У М.С. Щепкина есть эпитет, относящийся к актеру, который как-то мимолетно звучит в наших школах актерского мастерства. Щепкин называет истинного артиста СОЧУВСТВУЮЩИМ артистом. Заметьте, не артистом “школы переживания”, а сочувствующим, т.е. сопереживающим. Казалось бы, близко. Но не совсем. Есть существенная разница между “я переживаю” и “я сочувствую”. Переживаю – свое. Сочувствую – чужому. Векторы этих эмоций, можно сказать, качественно различны. Нас учили в театральной школе, что стремясь “стать другим, оставаясь самим собой”, нужно понимать, что наиболее важна первая часть формулы, поскольку самой собой остается и заурядность. А создание образа из самого себя – это и есть акт искусства. Смею заметить, что нужно не пересоздавать себя, а создавать “его”. Не “я”, а “он”. Вторжение в личность до степени тождества и идентичности есть психический сдвиг, и поощрять подобные устремления (именно их) несомненно душевредно.

Обращусь к своей личной актерской практике и сравню два образа, созданные мной, но созданные по двум разным принципам. Не для самоутверждения, а ради подтверждения весомости моих рассуждений скажу, что оба спектакля (“Конь вороной” и “Царь Федор Иоаннович”) имели высокую оценку зрителей, как “обычных”, так и специалистов. За постановку “Царя Федора” и исполнение главной роли в спектакле я получил звание лауреата Москвы. Этим я подчеркиваю некую объективную значимость созданных мной образов, а не только субъективную лично для меня.
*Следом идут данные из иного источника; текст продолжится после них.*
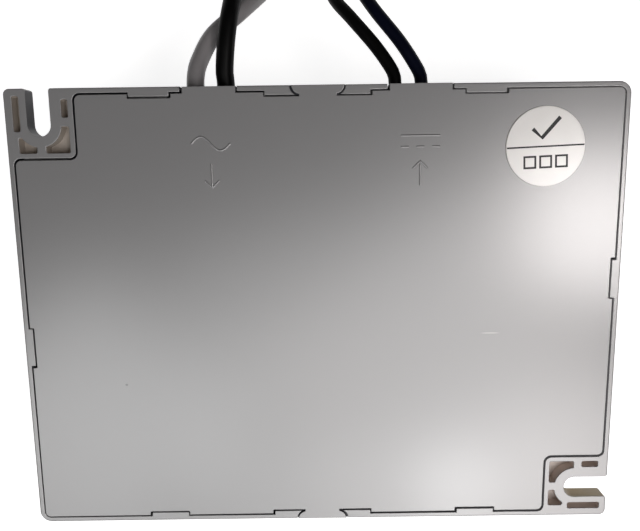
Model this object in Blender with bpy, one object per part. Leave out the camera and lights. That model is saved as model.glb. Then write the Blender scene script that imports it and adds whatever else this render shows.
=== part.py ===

Два образа. Два антипода. Полковник Юрий Николаевич - автопортрет Бориса Савинкова. Человек мощной воли, ярый революционер, глубоко переживающий за Россию, совершивший лично ряд убийств и толкнувший народ на массовые кровопролития. Человек, живущий по своей воле, а не по воле Господа.

Царь Федор – местночтимый московский святой на троне, молитвенник, которому не нужна земная цесарская власть, сердце которого принадлежит миру иному. Он чужд земным страстям, следствием реализации которых являются убийства, предательства и смуты. Он не пригоден к царской миссии, однако почему-то именно годы правления Федора отмечены для России внешним и внутренним благополучием…

Когда я работал над образом Юрия Николаевича, я просто не думал об опасности, которая мне грозит. Я честно, по школе Станиславского, стремился стать своим персонажем. Этому, вероятно, очень содействовала тема спектакля, больно задевающая меня. Содействовало и то, что наша эпоха и эпоха Савинкова непосредственно примыкают друг к другу, и первая вытекает из второй…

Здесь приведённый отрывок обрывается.